If the ADM208EANZ can power the transducer, I think it will be the best solution.  I see three downsides to using an RS-232 converter:

1. You’re limited to an 18 V swing (or perhaps even less) instead of the full 20 V.  This isn’t a major problem because the transducer output is roughly a logarithmic function of the voltage input, so the output difference between 18 V and 20 V isn’t very high.  But if you want to upgrade your transducer to something like the Maxbotix MaxSonar-UT transducer, which takes up to 60 V, then you’re stuck at 20 V.
2. The receiver’s amplifier is a little more complex because you have to operate it on a single rail (i.e. 0 V to 5 V instead of -10 V to +10 V).  This downside is overwhelmed by the upside of not having to generate a  ±10 V power supply.
3. The SRF04 documentation notes that they had to turn the RS-232 chip off while receiving to reduce noise.  The noise is probably from the step-up converter and inverter that generate the positive and negative voltages.  This is pretty annoying, and now that I mention it I recall that the ADM208EANZ doesn’t have a disable feature.  I might be able to filter the noise.

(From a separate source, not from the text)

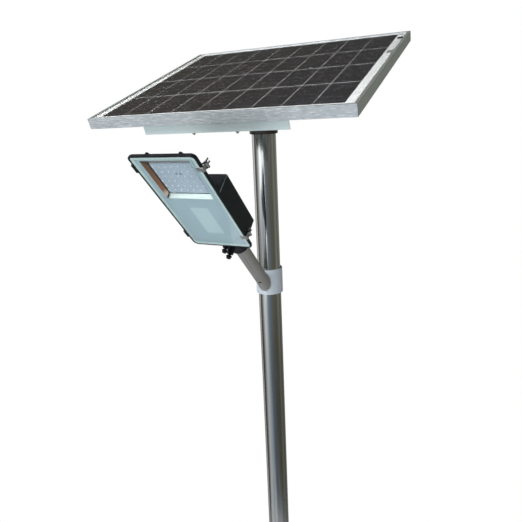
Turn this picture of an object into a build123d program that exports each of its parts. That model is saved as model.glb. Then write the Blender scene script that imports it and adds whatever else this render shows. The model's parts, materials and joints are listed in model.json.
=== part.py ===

The upside is that the RS-232 converter can be powered from the same 5V supply as the rest of the electronics.  It doesn’t need a complicated battery assembly or external step-up converter, or a bunch of regulators to generate reliable voltage rails.  It just needs a battery and one 5 V regulator, which is more power efficient and space efficient.

One final comment: ADM208EANZ looks like Adam 20 Beanz.